Talk about a misguided paragraph.  Robert Kaplan is indeed a great world traveler and an intrepid Verbundler of knowledge, but his comparative instincts here are just dead wrong.  Just read a handful of testimonies from North Korean defectors, and you can see that they are neither interested in collaborating with DPRK state security nor furthering the aims of the Chinese state.  The idea that North Korean defectors are sitting around and openly taking classes with mentors at business schools all over Northeast China is as beautiful as it is false.  (Kaplan avoids being branded with my “horseshit essay of the week” award only because this Foreign Policy piece cloaks some academic bromides in useless anonymity and likens the North Korean leadership, yes, to a clique of American high school jocks.)

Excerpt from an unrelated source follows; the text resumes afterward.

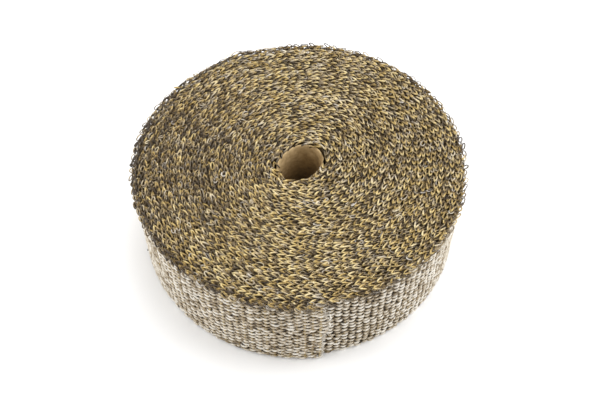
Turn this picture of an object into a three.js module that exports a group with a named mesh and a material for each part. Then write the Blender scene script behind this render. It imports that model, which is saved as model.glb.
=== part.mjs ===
// A roll of woven exhaust heat wrap: a 50 mm basalt tape wound round a cardboard tube.
// Millimetres, +Z up along the roll's axis. The origin is on the axis, at the floor.
import * as THREE from "three";

// Driving dimensions of the cardboard tube
const tubeBoreRadius = 10;
const tubeWall = 1.2;
const tubeRecess = 1.4; // how far the tube's upper rim lies below the tape's upper edge
const tubeRimChamfer = 0.4;

// Driving dimensions of the wound tape
const tapeWidth = 50;
const turnPitch = 2.53;
const turnCount = 27;
const tubeToTapeGap = 0.3;
const turnGrooveDepth = 1.2;
const crestFlat = 1;

// Sides of the turned outlines
const rollSides = 36;
const tubeSides = 36;

// Sizes that follow
const tubeOuterRadius = tubeBoreRadius + tubeWall;
const tubeLength = tapeWidth - tubeRecess;
const tapeBoreRadius = tubeOuterRadius + tubeToTapeGap;
const rollRadius = tapeBoreRadius + turnCount * turnPitch;

// Colours and finishes
const basaltTape = new THREE.MeshStandardMaterial({ color: 0x8f7f5a, roughness: 0.85, metalness: 0 });
const kraftBoard = new THREE.MeshStandardMaterial({ color: 0xa98757, roughness: 0.9, metalness: 0 });

// One point of a turned outline: distance from the axis, height above the floor
function at(radius, height) {
  return new THREE.Vector2(radius, height);
}

// A closed outline turned round the Z axis. It runs anticlockwise, with +radius to the right and +Z up.
function turned(outline, sides) {
  const closed = [...outline, outline[0].clone()];
  const geometry = new THREE.LatheGeometry(closed, sides);
  geometry.rotateX(Math.PI / 2);
  return geometry;
}

// The crests and grooves of one end of the roll, from the bore outwards. Every turn is one crest, and a
// groove parts it from the next. The two turns at the rims have flat crests, which the roll stands on.
function endOfRoll(endHeight, grooveHeight) {
  const points = [];
  for (let turn = 0; turn < turnCount; turn++) {
    const middle = tapeBoreRadius + (turn + 0.5) * turnPitch;
    const atRim = turn === 0 || turn === turnCount - 1;
    if (turn > 0) points.push(at(middle - turnPitch / 2, grooveHeight));
    if (atRim) points.push(at(middle - crestFlat / 2, endHeight), at(middle + crestFlat / 2, endHeight));
    else points.push(at(middle, endHeight));
  }
  return points;
}

// The tape as one turned solid with its bore, its turns showing on both ends
function tapeRoll() {
  const bottom = endOfRoll(0, turnGrooveDepth);
  const top = endOfRoll(tapeWidth, tapeWidth - turnGrooveDepth).reverse();
  const shoulder = turnGrooveDepth / 2;
  const outerWall = [at(rollRadius, shoulder), at(rollRadius, tapeWidth - shoulder)];
  const boreWall = [at(tapeBoreRadius, tapeWidth - shoulder), at(tapeBoreRadius, shoulder)];
  return turned([...bottom, ...outerWall, ...top, ...boreWall], rollSides);
}

// The cardboard tube, a little shorter than the tape is wide, with its cut rims eased
function coreTube() {
  const outline = [
    at(tubeBoreRadius + tubeRimChamfer, 0),
    at(tubeOuterRadius, 0),
    at(tubeOuterRadius, tubeLength),
    at(tubeBoreRadius + tubeRimChamfer, tubeLength),
    at(tubeBoreRadius, tubeLength - tubeRimChamfer),
    at(tubeBoreRadius, tubeRimChamfer),
  ];
  return turned(outline, tubeSides);
}

function named(name, geometry, material) {
  const mesh = new THREE.Mesh(geometry, material);
  mesh.name = name;
  return mesh;
}

const heatWrapRoll = new THREE.Group();
heatWrapRoll.add(named("wound_tape", tapeRoll(), basaltTape));
heatWrapRoll.add(named("core_tube", coreTube(), kraftBoard));

export default heatWrapRoll;
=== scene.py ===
import bpy
import numpy as np
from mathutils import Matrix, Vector


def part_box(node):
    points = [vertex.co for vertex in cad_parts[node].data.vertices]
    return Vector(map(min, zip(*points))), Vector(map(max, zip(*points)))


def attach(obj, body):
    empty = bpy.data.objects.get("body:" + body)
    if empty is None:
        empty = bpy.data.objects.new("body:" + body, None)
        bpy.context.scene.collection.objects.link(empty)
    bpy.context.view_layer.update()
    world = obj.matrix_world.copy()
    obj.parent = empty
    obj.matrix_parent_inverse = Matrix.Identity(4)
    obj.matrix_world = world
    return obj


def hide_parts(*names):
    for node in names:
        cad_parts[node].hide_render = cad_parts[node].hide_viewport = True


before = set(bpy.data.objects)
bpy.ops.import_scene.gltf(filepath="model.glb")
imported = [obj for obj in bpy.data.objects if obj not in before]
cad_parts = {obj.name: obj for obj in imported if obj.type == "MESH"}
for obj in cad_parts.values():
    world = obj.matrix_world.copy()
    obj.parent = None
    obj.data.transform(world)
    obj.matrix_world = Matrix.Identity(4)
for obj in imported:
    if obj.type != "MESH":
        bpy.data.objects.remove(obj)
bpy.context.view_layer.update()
mm = 0.001
chance = np.random.default_rng(41)


# A mesh from whole arrays: points (n, 3), four-cornered faces (f, 4), a uv for each face corner (f, 4, 2)
# and for each point a shade, dark to light, and a warmth, grey to golden. Smooth faces, one material.
def meshPiece(name, points, faces, uvs, shades, warmth, material, nodeName, slotName):
    mesh = bpy.data.meshes.new(name)
    mesh.vertices.add(len(points))
    mesh.vertices.foreach_set("co", points.astype(np.float32).ravel())
    mesh.loops.add(faces.size)
    mesh.loops.foreach_set("vertex_index", faces.astype(np.int32).ravel())
    mesh.polygons.add(len(faces))
    mesh.polygons.foreach_set("loop_start", np.arange(0, faces.size, 4, dtype=np.int32))
    mesh.polygons.foreach_set("use_smooth", np.ones(len(faces), bool))
    mesh.update(calc_edges=True)
    layer = mesh.uv_layers.new(name="yarn")
    layer.data.foreach_set("uv", uvs.astype(np.float32).ravel())
    for label, values in (("shade", shades), ("warmth", warmth)):
        tint = mesh.attributes.new(label, "FLOAT", "POINT")
        tint.data.foreach_set("value", np.broadcast_to(values, len(points)).astype(np.float32))
    mesh.materials.append(material)
    piece = bpy.data.objects.new(name, mesh)
    bpy.context.scene.collection.objects.link(piece)
    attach(piece, "root")
    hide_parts(nodeName)
    print(f"{name}: {len(faces) * 2} triangles")
    return piece


def unit(vectors):
    return vectors / np.maximum(np.linalg.norm(vectors, axis=-1, keepdims=True), 1e-12)


# Yarns: an ellipse carried along each path. A point is path + width cos(v) side + height sin(v) lift, where
# side and lift stand square to the path and lift leans to the given direction. Paths are (yarns, rings, 3).
def yarns(paths, lifts, widths, heights, sides, closed, shades, warmth, start=None):
    count, rings, _ = paths.shape
    if closed:
        along = np.roll(paths, -1, axis=1) - np.roll(paths, 1, axis=1)
    else:
        along = np.gradient(paths, axis=1)
    along = unit(along)
    side = unit(np.cross(lifts, along))
    lift = np.cross(along, side)
    around = np.arange(sides) / sides * 2 * np.pi
    width = np.broadcast_to(widths, (count, rings))[:, :, None, None]
    height = np.broadcast_to(heights, (count, rings))[:, :, None, None]
    ring = (np.cos(around)[:, None] * side[:, :, None] * width
            + np.sin(around)[:, None] * lift[:, :, None] * height)
    points = (paths[:, :, None] + ring).reshape(-1, 3)
    spans = rings if closed else rings - 1
    order = (np.arange(count), np.arange(spans), np.arange(sides))
    yarn, ringNow, sideNow = np.meshgrid(*order, indexing="ij")
    ringNext = (ringNow + 1) % rings
    sideNext = (sideNow + 1) % sides
    corner = lambda ringAt, sideAt: (yarn * rings + ringAt) * sides + sideAt
    faces = np.stack([corner(ringNow, sideNow), corner(ringNow, sideNext),
                      corner(ringNext, sideNext), corner(ringNext, sideNow)], axis=-1).reshape(-1, 4)
    step = np.linalg.norm(np.roll(paths, -1, axis=1) - paths, axis=-1).mean()
    offset = (np.zeros(count) if start is None else start)[yarn]
    uNow = offset + ringNow * step
    uNext = uNow + step
    vNow = sideNow / sides
    vNext = vNow + 1 / sides
    uvs = np.stack([np.stack([uNow, vNow], -1), np.stack([uNow, vNext], -1),
                    np.stack([uNext, vNext], -1), np.stack([uNext, vNow], -1)], axis=-2).reshape(-1, 4, 2)
    if not closed:
        first = (np.arange(count) * rings * sides)[:, None]
        last = first + (rings - 1) * sides
        fans = [[0, k, k + 1, k + 2] for k in range(1, sides - 1, 2)]
        caps = [last + fan for fan in fans] + [first + fan[::-1] for fan in fans]
        faces = np.concatenate([faces] + caps)
        uvs = np.concatenate([uvs, np.zeros((count * len(caps), 4, 2))])
    shape = (count, rings, sides)
    spread = lambda values: np.broadcast_to(np.atleast_2d(values)[:, :, None], shape).reshape(-1)
    return points, faces, uvs, spread(shades), spread(warmth)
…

Everyone has an axe to grind with China, or a point they desperately need to make via enlisting China.  For Tom “I Just Had a Thought About Globalization at My Golf Lesson” Friedman, it’s about using China’s awesome example to kick American readers in the pants to get busy mobilizing to study foreign languages and produce green technologies.   (Fortunately for Friedman, he can foist the need to learn Chinese off on his kids, rather than study the language himself.  What self-respecting adult has time for that kind of crap anyway?)  For Joshua Stanton, it’s about reminding you – over and over and over again – that China is unquestionably  complicit with North Korean human rights abuses and, therefore, a rogue nation deserving of sanction.  Why try to understand the Chinese discourse on North Korea, sense the shifts in the PRC’s emphasis in how it talks about the DPRK, probe at the metaphorical gum tissue in the “lips and teeth alliance”, or highlight an emerging consensus?  And for Robert Kaplan, it’s about reminding you that he’s traveled pretty much everywhere and therefore has the right to make grand pronouncements — which are usually meant to be sniffed all the way up to some cash register — about the Chinese periphery.

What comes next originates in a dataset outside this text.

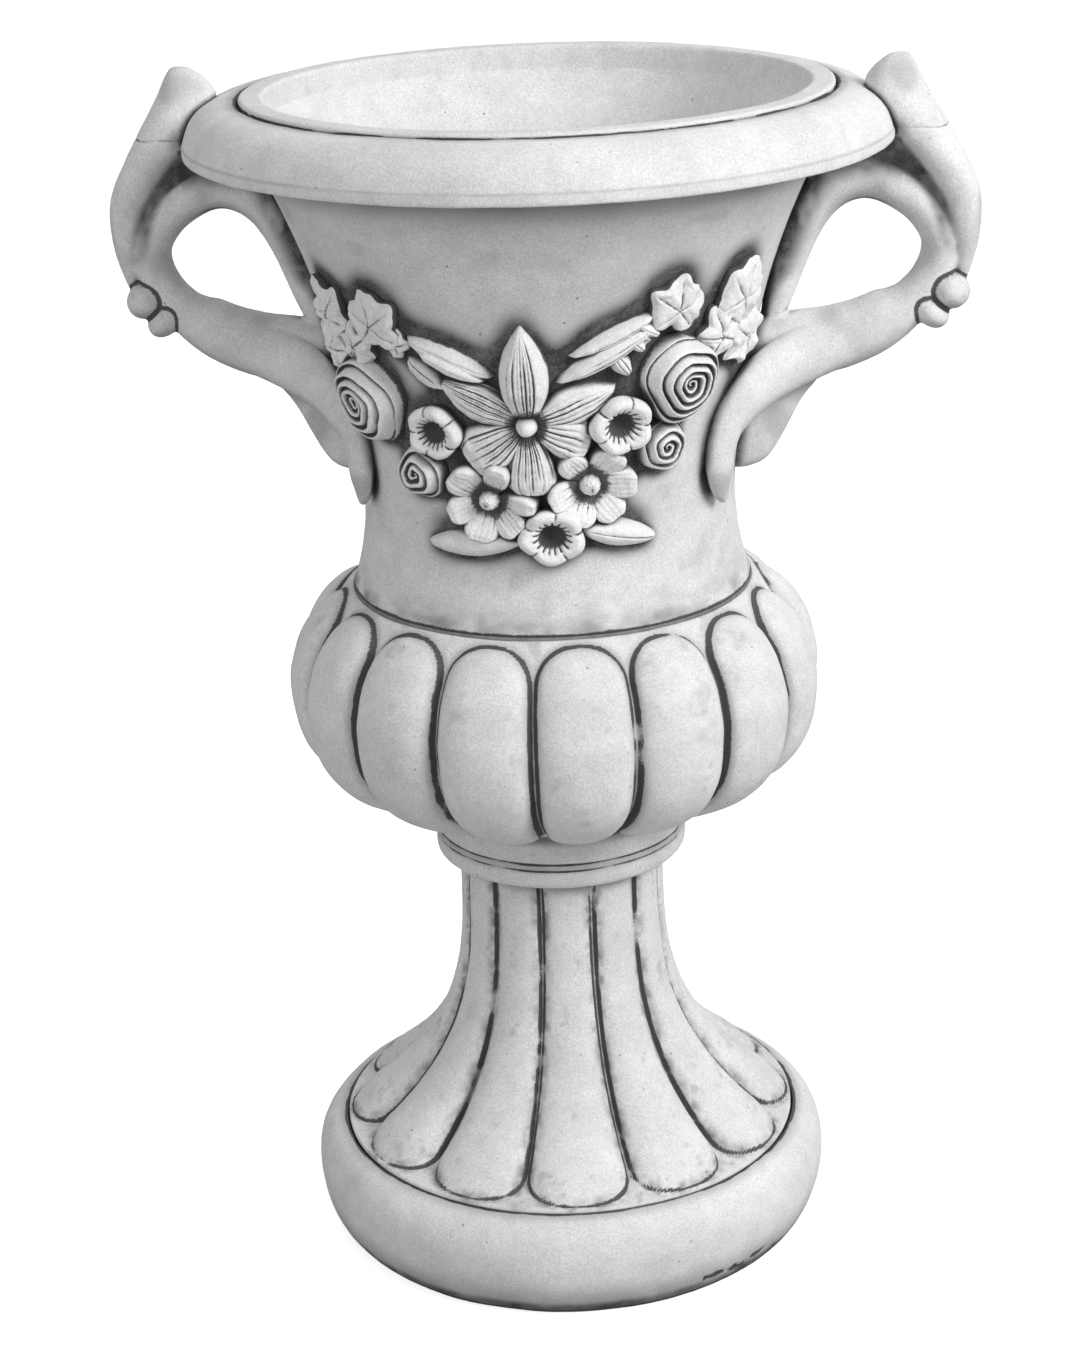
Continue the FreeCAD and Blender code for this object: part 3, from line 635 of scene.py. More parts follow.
def between(form, start, end, half, grooves, seed, rise, outline=SLENDER):
    """Slender leaf on the bell from one (azimuth, height) to another."""
    height = (start[1] + end[1]) / 2
    run = math.radians(end[0] - start[0]) * float(bell_at(height))
    up = end[1] - start[1]
    length = math.hypot(run, up)
    profile = ((0, 0.45 * rise), (.2, 0.9 * rise), (.5, rise), (.8, 0.9 * rise), (1, 0.5 * rise))
    grid, marks = strip(length, half, outline, profile, 2.2, grooves, 1.1, 0.07, 0.0, -length / 2, seed, 48, 37)
    form.tube(on_bell(grid, (start[0] + end[0]) / 2, height, math.degrees(math.atan2(up, run))), marks)


def garland():
    forms = {name: Form() for name in ("trumpets", "large_roses", "small_roses", "blossoms", "lily", "pods",
                                       "ivy_leaves")}

    def lay(name, flower, azimuth, height, spin):
        grid, marks = flower
        forms[name].tube(on_bell(grid, azimuth, height, spin), marks)
    for azimuth, height, radius, spin, seed in ((-24.6, 592.5, 17.3, 10, 1), (24.0, 596.5, 19.0, -14, 2),
                                                (5.6, 526.5, 19.5, 20, 4)):
        lay("trumpets", trumpet(radius, seed), azimuth, height, spin)
    for azimuth, height, spin, seed in ((-47.0, 606, 40, 2), (40.6, 620, 200, 5)):
        grid, marks = rose(27.5, 5.6, seed)
        lay("large_roses", (grid * [0.96, 1.06, 1], marks), azimuth, height, spin)
    for azimuth, height, spin, seed in ((-31.8, 563, 0, 3), (37.0, 577.5, 150, 7)):
        lay("small_roses", rose(17.4, 3.6, seed), azimuth, height, spin)
    blossom(forms["blossoms"], -11.6, 548.5, 29.0,
            ((201, .95, 11.0, .5), (255, 1.0, 12.5, 0), (313, 1.0, 12.0, .6),
             (357, 1.08, 7.2, 2.2), (69, .95, 9.0, 1.6), (138, 1.0, 12.2, 1.2)), 11)
    blossom(forms["blossoms"], 16.3, 557.5, 28.5,
            ((203, .98, 10.8, 0), (250, 1.0, 12.0, .6), (305, 1.0, 12.0, 0),
             (1, 1.02, 11.0, 1.2), (54, 1.0, 12.0, .6), (128, .9, 10.0, -.8)), 23)
    lily(forms["lily"], 0.0, 598)
    for leaf in (((-30.5, 651), (-7.5, 628), 7.2, (-0.35, 0.3), 31, 9.5),
                 ((-27.5, 646), (-9.5, 626), 6.4, (0.0,), 41, 12.0),
                 ((33.5, 660), (7.5, 624), 7.4, (-0.1, 0.35), 32, 12.0),
                 ((33.0, 665), (11.0, 640), 5.5, (0.2,), 42, 9.0),
                 ((-33.5, 516), (-1.0, 522), 9.6, (), 33, 10.5),
                 ((37.6, 517.0), (11.0, 531), 9.6, (0.1,), 34, 12.0),
                 ((-31.0, 638), (-20.5, 619), 7.4, (-0.3, 0.2), 35, 9.0, POINTED),
                 ((26.5, 626), (21.0, 643), 6.6, (-0.3, 0.2), 36, 9.5, POINTED),
                 ((29.5, 641), (24.0, 655), 5.6, (0.0,), 37, 10.5, POINTED),
                 ((33.5, 650), (26.5, 660), 5.0, (0.1,), 38, 9.5, POINTED)):
        between(forms["pods"], *leaf)
    for azimuth, height, size, spin, seed in (
            (-38.6, 657, 42, 4, 1), (-56.5, 656, 42, 22, 2), (-59.5, 634, 36, -30, 3), (-47.5, 640, 30, -60, 7),
            (-33.0, 645, 20, 50, 8), (28.0, 649, 19, 20, 9), (36.6, 666, 39, -6, 4), (57.5, 664, 46, -20, 5),
            (52.5, 641, 37, 24, 6), (65.0, 634, 42, 60, 10)):
        lay("ivy_leaves", ivy(size, seed), azimuth, height, spin)
    return forms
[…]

Chinese-North Korean border post south of Hunchun, Jilin province -- photo by Adam Cathcart

2 Comments

  1. Very interesting posting.

    I to seriously doubt the Chinese government would condone DPRK operatives conducting such an assassination mission but I wonder if they knew whether or not these guys were DPRK operatives passing through their country; just not their mission?

    After this recent news plus the sinking of the Cheonan I would think it would be in the Chinese government’s interest to crack down on DPRK operatives in their country and try to ratchet down the tension on the NLL.

  2. I read somewhere that North Korea used to send its spies to Macau to learn how to live in a modern capitalist society (buying food in supermarkets, using cash machines, etc.). Perhaps the assassins were just doing the same while they were “training” in China.